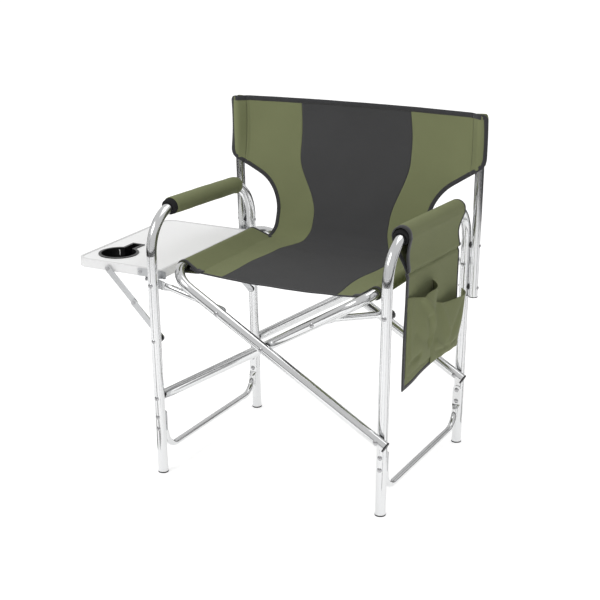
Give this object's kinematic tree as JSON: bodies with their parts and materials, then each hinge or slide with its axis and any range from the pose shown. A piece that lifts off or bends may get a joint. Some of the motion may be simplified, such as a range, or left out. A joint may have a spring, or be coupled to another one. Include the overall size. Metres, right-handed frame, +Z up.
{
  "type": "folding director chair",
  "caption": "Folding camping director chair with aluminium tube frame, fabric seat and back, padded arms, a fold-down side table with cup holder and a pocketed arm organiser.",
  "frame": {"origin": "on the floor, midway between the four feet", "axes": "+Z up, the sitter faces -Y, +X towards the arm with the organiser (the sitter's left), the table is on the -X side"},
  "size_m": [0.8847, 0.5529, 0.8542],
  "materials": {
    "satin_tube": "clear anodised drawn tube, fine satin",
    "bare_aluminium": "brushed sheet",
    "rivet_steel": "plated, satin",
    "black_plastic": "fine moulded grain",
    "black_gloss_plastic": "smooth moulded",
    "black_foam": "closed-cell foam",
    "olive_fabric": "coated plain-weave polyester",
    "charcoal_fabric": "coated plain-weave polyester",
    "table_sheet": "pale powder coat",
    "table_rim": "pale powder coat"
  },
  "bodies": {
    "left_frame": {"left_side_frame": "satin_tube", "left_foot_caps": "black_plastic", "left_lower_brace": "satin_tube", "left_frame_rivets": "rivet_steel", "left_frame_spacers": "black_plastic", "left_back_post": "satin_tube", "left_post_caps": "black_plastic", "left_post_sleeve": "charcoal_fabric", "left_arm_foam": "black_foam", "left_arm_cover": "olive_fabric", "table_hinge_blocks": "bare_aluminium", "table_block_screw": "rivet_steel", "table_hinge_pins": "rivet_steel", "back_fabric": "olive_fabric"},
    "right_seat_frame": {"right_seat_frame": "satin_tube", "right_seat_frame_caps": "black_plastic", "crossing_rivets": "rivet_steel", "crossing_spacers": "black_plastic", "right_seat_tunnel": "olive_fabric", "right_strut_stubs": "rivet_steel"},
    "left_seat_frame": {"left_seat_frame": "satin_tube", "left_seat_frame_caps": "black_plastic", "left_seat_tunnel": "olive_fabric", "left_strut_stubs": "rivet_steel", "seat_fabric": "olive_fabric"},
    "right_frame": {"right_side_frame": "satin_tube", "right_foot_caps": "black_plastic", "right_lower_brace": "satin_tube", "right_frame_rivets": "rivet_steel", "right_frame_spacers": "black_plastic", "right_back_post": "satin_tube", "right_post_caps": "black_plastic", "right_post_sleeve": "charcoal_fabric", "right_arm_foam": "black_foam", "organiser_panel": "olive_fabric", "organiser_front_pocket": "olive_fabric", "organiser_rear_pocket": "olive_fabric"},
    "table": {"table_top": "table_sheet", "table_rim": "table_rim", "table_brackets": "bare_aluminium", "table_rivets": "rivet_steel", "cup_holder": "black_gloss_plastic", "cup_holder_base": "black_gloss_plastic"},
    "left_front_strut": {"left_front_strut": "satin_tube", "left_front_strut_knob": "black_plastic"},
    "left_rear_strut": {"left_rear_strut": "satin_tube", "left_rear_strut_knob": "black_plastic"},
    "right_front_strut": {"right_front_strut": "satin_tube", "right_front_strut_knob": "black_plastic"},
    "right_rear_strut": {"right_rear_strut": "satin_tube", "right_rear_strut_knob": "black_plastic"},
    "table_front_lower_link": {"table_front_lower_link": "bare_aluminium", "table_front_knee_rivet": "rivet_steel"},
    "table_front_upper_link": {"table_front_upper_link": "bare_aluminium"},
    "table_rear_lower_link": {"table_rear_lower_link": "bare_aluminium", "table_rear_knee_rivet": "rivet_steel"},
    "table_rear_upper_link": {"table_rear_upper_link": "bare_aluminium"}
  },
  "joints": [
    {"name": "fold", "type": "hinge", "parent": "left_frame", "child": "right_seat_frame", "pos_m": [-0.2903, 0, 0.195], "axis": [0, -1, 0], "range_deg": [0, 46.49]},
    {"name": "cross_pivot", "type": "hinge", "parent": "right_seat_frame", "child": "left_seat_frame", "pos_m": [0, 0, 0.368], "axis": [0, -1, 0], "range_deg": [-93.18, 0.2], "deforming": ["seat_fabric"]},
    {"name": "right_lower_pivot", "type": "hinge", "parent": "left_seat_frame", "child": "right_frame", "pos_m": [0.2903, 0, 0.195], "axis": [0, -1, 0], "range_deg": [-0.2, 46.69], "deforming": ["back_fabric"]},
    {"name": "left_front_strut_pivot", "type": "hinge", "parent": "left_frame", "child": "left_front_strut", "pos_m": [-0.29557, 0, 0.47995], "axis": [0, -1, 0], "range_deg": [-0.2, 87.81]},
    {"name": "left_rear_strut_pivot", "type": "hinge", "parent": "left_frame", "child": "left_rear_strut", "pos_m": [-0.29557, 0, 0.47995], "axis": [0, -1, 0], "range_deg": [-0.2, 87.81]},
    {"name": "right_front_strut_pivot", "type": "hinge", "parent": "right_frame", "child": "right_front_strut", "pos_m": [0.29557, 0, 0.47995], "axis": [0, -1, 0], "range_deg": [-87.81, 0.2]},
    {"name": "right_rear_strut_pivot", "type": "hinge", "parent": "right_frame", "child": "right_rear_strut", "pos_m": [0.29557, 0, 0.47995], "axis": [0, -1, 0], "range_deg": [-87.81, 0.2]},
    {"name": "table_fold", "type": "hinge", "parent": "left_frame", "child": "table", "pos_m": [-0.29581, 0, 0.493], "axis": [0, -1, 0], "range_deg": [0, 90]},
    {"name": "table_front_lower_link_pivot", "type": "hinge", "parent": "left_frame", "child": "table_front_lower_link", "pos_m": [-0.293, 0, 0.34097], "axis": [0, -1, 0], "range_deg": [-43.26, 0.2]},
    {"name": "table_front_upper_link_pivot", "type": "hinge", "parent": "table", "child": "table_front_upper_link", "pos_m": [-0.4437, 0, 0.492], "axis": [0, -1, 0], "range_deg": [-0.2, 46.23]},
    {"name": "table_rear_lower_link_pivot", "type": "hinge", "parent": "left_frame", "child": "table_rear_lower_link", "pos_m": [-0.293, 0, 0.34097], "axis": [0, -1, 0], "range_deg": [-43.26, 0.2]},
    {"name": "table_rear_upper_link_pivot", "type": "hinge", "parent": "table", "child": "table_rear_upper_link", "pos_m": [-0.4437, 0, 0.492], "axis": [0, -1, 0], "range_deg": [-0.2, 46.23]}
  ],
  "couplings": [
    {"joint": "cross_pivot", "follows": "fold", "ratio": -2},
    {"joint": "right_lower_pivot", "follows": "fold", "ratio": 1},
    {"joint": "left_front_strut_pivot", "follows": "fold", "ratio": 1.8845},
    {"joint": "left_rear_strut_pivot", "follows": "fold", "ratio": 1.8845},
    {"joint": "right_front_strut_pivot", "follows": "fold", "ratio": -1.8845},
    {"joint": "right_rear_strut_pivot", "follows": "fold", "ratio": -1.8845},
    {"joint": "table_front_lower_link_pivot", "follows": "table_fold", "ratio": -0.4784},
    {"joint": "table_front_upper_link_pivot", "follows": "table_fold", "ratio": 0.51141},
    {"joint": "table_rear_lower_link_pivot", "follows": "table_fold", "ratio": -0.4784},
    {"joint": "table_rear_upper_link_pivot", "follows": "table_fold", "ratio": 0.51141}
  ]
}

◆ ◆ ◆ ◆ ◆ ◆ ◆

## Do this:
Write out the whole listing exactly.

## Final result:
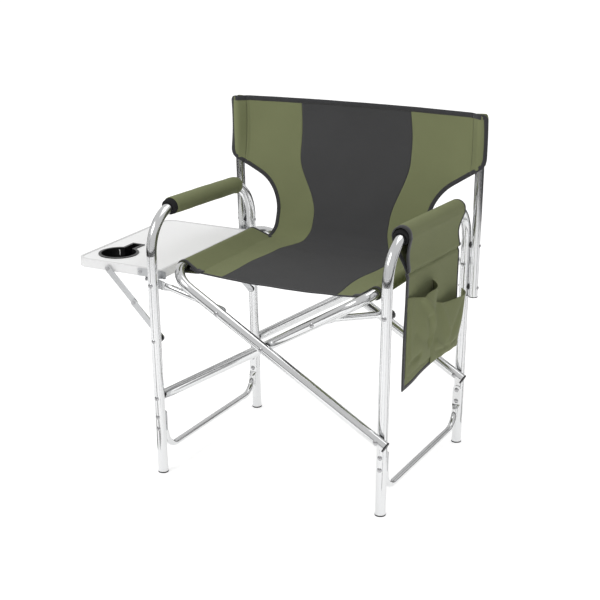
Give this object's kinematic tree as JSON: bodies with their parts and materials, then each hinge or slide with its axis and any range from the pose shown. A piece that lifts off or bends may get a joint. Some of the motion may be simplified, such as a range, or left out. A joint may have a spring, or be coupled to another one. Include the overall size. Metres, right-handed frame, +Z up.
{
  "type": "folding director chair",
  "caption": "Folding camping director chair with aluminium tube frame, fabric seat and back, padded arms, a fold-down side table with cup holder and a pocketed arm organiser.",
  "frame": {"origin": "on the floor, midway between the four feet", "axes": "+Z up, the sitter faces -Y, +X towards the arm with the organiser (the sitter's left), the table is on the -X side"},
  "size_m": [0.8847, 0.5529, 0.8542],
  "materials": {
    "satin_tube": "clear anodised drawn tube, fine satin",
    "bare_aluminium": "brushed sheet",
    "rivet_steel": "plated, satin",
    "black_plastic": "fine moulded grain",
    "black_gloss_plastic": "smooth moulded",
    "black_foam": "closed-cell foam",
    "olive_fabric": "coated plain-weave polyester",
    "charcoal_fabric": "coated plain-weave polyester",
    "table_sheet": "pale powder coat",
    "table_rim": "pale powder coat"
  },
  "bodies": {
    "left_frame": {"left_side_frame": "satin_tube", "left_foot_caps": "black_plastic", "left_lower_brace": "satin_tube", "left_frame_rivets": "rivet_steel", "left_frame_spacers": "black_plastic", "left_back_post": "satin_tube", "left_post_caps": "black_plastic", "left_post_sleeve": "charcoal_fabric", "left_arm_foam": "black_foam", "left_arm_cover": "olive_fabric", "table_hinge_blocks": "bare_aluminium", "table_block_screw": "rivet_steel", "table_hinge_pins": "rivet_steel", "back_fabric": "olive_fabric"},
    "right_seat_frame": {"right_seat_frame": "satin_tube", "right_seat_frame_caps": "black_plastic", "crossing_rivets": "rivet_steel", "crossing_spacers": "black_plastic", "right_seat_tunnel": "olive_fabric", "right_strut_stubs": "rivet_steel"},
    "left_seat_frame": {"left_seat_frame": "satin_tube", "left_seat_frame_caps": "black_plastic", "left_seat_tunnel": "olive_fabric", "left_strut_stubs": "rivet_steel", "seat_fabric": "olive_fabric"},
    "right_frame": {"right_side_frame": "satin_tube", "right_foot_caps": "black_plastic", "right_lower_brace": "satin_tube", "right_frame_rivets": "rivet_steel", "right_frame_spacers": "black_plastic", "right_back_post": "satin_tube", "right_post_caps": "black_plastic", "right_post_sleeve": "charcoal_fabric", "right_arm_foam": "black_foam", "organiser_panel": "olive_fabric", "organiser_front_pocket": "olive_fabric", "organiser_rear_pocket": "olive_fabric"},
    "table": {"table_top": "table_sheet", "table_rim": "table_rim", "table_brackets": "bare_aluminium", "table_rivets": "rivet_steel", "cup_holder": "black_gloss_plastic", "cup_holder_base": "black_gloss_plastic"},
    "left_front_strut": {"left_front_strut": "satin_tube", "left_front_strut_knob": "black_plastic"},
    "left_rear_strut": {"left_rear_strut": "satin_tube", "left_rear_strut_knob": "black_plastic"},
    "right_front_strut": {"right_front_strut": "satin_tube", "right_front_strut_knob": "black_plastic"},
    "right_rear_strut": {"right_rear_strut": "satin_tube", "right_rear_strut_knob": "black_plastic"},
    "table_front_lower_link": {"table_front_lower_link": "bare_aluminium", "table_front_knee_rivet": "rivet_steel"},
    "table_front_upper_link": {"table_front_upper_link": "bare_aluminium"},
    "table_rear_lower_link": {"table_rear_lower_link": "bare_aluminium", "table_rear_knee_rivet": "rivet_steel"},
    "table_rear_upper_link": {"table_rear_upper_link": "bare_aluminium"}
  },
  "joints": [
    {"name": "fold", "type": "hinge", "parent": "left_frame", "child": "right_seat_frame", "pos_m": [-0.2903, 0, 0.195], "axis": [0, -1, 0], "range_deg": [0, 46.49]},
    {"name": "cross_pivot", "type": "hinge", "parent": "right_seat_frame", "child": "left_seat_frame", "pos_m": [0, 0, 0.368], "axis": [0, -1, 0], "range_deg": [-93.18, 0.2], "deforming": ["seat_fabric"]},
    {"name": "right_lower_pivot", "type": "hinge", "parent": "left_seat_frame", "child": "right_frame", "pos_m": [0.2903, 0, 0.195], "axis": [0, -1, 0], "range_deg": [-0.2, 46.69], "deforming": ["back_fabric"]},
    {"name": "left_front_strut_pivot", "type": "hinge", "parent": "left_frame", "child": "left_front_strut", "pos_m": [-0.29557, 0, 0.47995], "axis": [0, -1, 0], "range_deg": [-0.2, 87.81]},
    {"name": "left_rear_strut_pivot", "type": "hinge", "parent": "left_frame", "child": "left_rear_strut", "pos_m": [-0.29557, 0, 0.47995], "axis": [0, -1, 0], "range_deg": [-0.2, 87.81]},
    {"name": "right_front_strut_pivot", "type": "hinge", "parent": "right_frame", "child": "right_front_strut", "pos_m": [0.29557, 0, 0.47995], "axis": [0, -1, 0], "range_deg": [-87.81, 0.2]},
    {"name": "right_rear_strut_pivot", "type": "hinge", "parent": "right_frame", "child": "right_rear_strut", "pos_m": [0.29557, 0, 0.47995], "axis": [0, -1, 0], "range_deg": [-87.81, 0.2]},
    {"name": "table_fold", "type": "hinge", "parent": "left_frame", "child": "table", "pos_m": [-0.29581, 0, 0.493], "axis": [0, -1, 0], "range_deg": [0, 90]},
    {"name": "table_front_lower_link_pivot", "type": "hinge", "parent": "left_frame", "child": "table_front_lower_link", "pos_m": [-0.293, 0, 0.34097], "axis": [0, -1, 0], "range_deg": [-43.26, 0.2]},
    {"name": "table_front_upper_link_pivot", "type": "hinge", "parent": "table", "child": "table_front_upper_link", "pos_m": [-0.4437, 0, 0.492], "axis": [0, -1, 0], "range_deg": [-0.2, 46.23]},
    {"name": "table_rear_lower_link_pivot", "type": "hinge", "parent": "left_frame", "child": "table_rear_lower_link", "pos_m": [-0.293, 0, 0.34097], "axis": [0, -1, 0], "range_deg": [-43.26, 0.2]},
    {"name": "table_rear_upper_link_pivot", "type": "hinge", "parent": "table", "child": "table_rear_upper_link", "pos_m": [-0.4437, 0, 0.492], "axis": [0, -1, 0], "range_deg": [-0.2, 46.23]}
  ],
  "couplings": [
    {"joint": "cross_pivot", "follows": "fold", "ratio": -2},
    {"joint": "right_lower_pivot", "follows": "fold", "ratio": 1},
    {"joint": "left_front_strut_pivot", "follows": "fold", "ratio": 1.8845},
    {"joint": "left_rear_strut_pivot", "follows": "fold", "ratio": 1.8845},
    {"joint": "right_front_strut_pivot", "follows": "fold", "ratio": -1.8845},
    {"joint": "right_rear_strut_pivot", "follows": "fold", "ratio": -1.8845},
    {"joint": "table_front_lower_link_pivot", "follows": "table_fold", "ratio": -0.4784},
    {"joint": "table_front_upper_link_pivot", "follows": "table_fold", "ratio": 0.51141},
    {"joint": "table_rear_lower_link_pivot", "follows": "table_fold", "ratio": -0.4784},
    {"joint": "table_rear_upper_link_pivot", "follows": "table_fold", "ratio": 0.51141}
  ]
}